In conventional economics, this is a weakness.

In luxury economics, it can be a strength—if properly positioned.

The challenge is not production.

It is pricing narrative.

Can consumers be persuaded to pay for variability instead of uniformity?
Can inconsistency be reframed as uniqueness rather than defect?

This is where platforms like Padma Doree diverge from both fast fashion and traditional luxury.

They operate in a third space—where value is derived not from perfection, but from provenance.


Global Context: Why This Model Is Emerging Now

This shift is not isolated to India.

Globally, there is a growing skepticism toward centralized production systems. Supply chain disruptions, sustainability concerns, and cultural homogenization have all contributed to a rethinking of how products are made and valued.

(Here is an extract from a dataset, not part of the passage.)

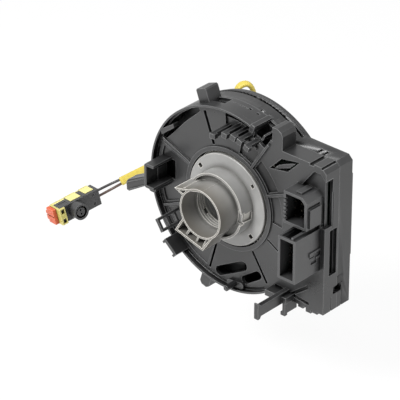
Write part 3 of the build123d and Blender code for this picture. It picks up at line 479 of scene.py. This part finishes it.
def box_outline(grow=0.0):
    """Outline of the connector box, with its upper right corner cut off."""
    right, top, low = BOX_RIGHT + grow, BOX_TOP + grow, BOX_BOTTOM - grow
    return [(BOX_LEFT, low), (right, low), (right, top - CORNER), (right - CORNER, top), (BOX_LEFT, top)]


def hollow_cuts():
    """The room behind the face plate and the hub's opening."""
    return [disc(0, 0, STATOR_R - WALL, PLATE_REAR, SEAM + 1, 120),
            prism(box_outline(-WALL), PLATE_REAR, SEAM + 1),
            disc(0, 0, LIP_INNER, -5, PLATE_REAR + 1, 96)]


def panel_cuts():
    """Sunken panels, the groove inside the rim and the deep channel at the upper left."""
    cuts = [sector(FIELD_R, outer, low, high, FACE_CUT, PLATE_FRONT + depth)
            for outer, low, high, depth in PANELS]
    cuts.append(sector(57.8, 59.6, 165, 300, FACE_CUT, PLATE_FRONT + 1.0))
    channel = [polar(*point) for point in CHANNEL_EDGE]
    channel += [polar(CHANNEL_R, angle) for angle in CHANNEL_ANGLES]
    cuts.append(prism(channel, FACE_CUT, PLATE_REAR + 0.5))
    return cuts


def slit_cuts():
    """Radial slits, the openings among the fins and behind the guide tower, and the bottom slots."""
    cuts = [block((FIELD_R, SLIT_END), THROUGH, (-width / 2, width / 2), angle)
            for angle, width in SLIT_WIDTHS.items()]
    cuts.append(sector(47.5, 57.2, 73.5, 93.5, *THROUGH))
    cuts.append(block((-53.3, -44.5), THROUGH, (-4.5, 8.9)))
    cuts.append(sector(52.0, 62.0, 58.0, 69.0, -2.5, 13.6))
    cuts.append(capsule((-7.5, -53.6), (11.5, -42.8), 6.4, *THROUGH))
    cuts.append(capsule((13.2, -51.8), (23.5, -44.6), 5.6, *THROUGH))
    return cuts


def box_cuts():
    """The step round the upper socket, both socket openings, and the grooves and windows in the sides."""
    step = ((57.0, 31.5), (62.0, 38.0), (66.0, 43.0), (71.0, 43.0), (77.0, 37.0), (77.0, 7.4),
            (71.3, 7.4), (71.3, 31.5))
    cuts = [prism(step, FACE_CUT, 9.0)]
    for socket in (UPPER, LOWER):
        x, z = [(low - SOCKET_GAP, high + SOCKET_GAP) for low, high in (socket["x"], socket["z"])]
        cuts.append(block(x, THROUGH, z))
    cuts.append(block(SIDE_CUT, (7.0, 13.5), (-26.5, 4.5)))
    cuts.append(block(SIDE_CUT, (11.0, SEAM + 0.5), SIDE_WINDOW_Z))
    cuts.append(block(SIDE_GROOVE, (9.2, 9.8), (BOX_BOTTOM - 1, -42.0)))
    cuts.append(block(SIDE_GROOVE, (9.2, 9.9), (5.4, 30.0)))
    cuts += [block(x, (FACE_CUT, SEAM + 0.5), (BOX_TOP - 1.3, BOX_TOP + 1))
             for x in ((62.5, 65.6), (71.2, 72.4))]
    cuts.append(capsule((38.0, -45.6), (63.0, -48.0), 2.2, FACE_CUT, PLATE_FRONT + 1.5))
    cuts.append(capsule((46.5, -49.5), (62.5, -37.0), 2.2, FACE_CUT, PLATE_FRONT + 1.5))
    return cuts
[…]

In this context, Padma Doree textile platform aligns with emerging global patterns:

  • Distributed production networks
  • Transparency in sourcing
  • Cultural specificity as value
  • Experience-driven consumption

However, India brings a unique advantage to this transition: density of craft traditions.

Unlike many countries where such models must be built from scratch, India already possesses the raw ecosystem. The challenge is integration.

Padma Doree is an attempt at that integration.


Padma Doree Textile Platform: Rethinking Indian Luxury Beyond Brands

What This Really Signals

It would be easy to interpret this as a well-executed cultural initiative.

But that interpretation misses the larger signal.

Padma Doree textile platform is an early indicator of a deeper transition:

From centralized luxury → distributed luxury
From brand authority → ecosystem credibility
From product ownership → cultural participation

This is not a guaranteed success story. The model is complex. The trade-offs are real. The execution challenges are significant.

But the direction is unmistakable.

Luxury, as a system, is being rewritten.

And in that rewrite, the question is no longer who makes the finest product.

It is who defines what “fine” means.

Padma Doree does not answer that question.

It reframes it.

And that, more than the textile itself, is what makes it worth paying attention to.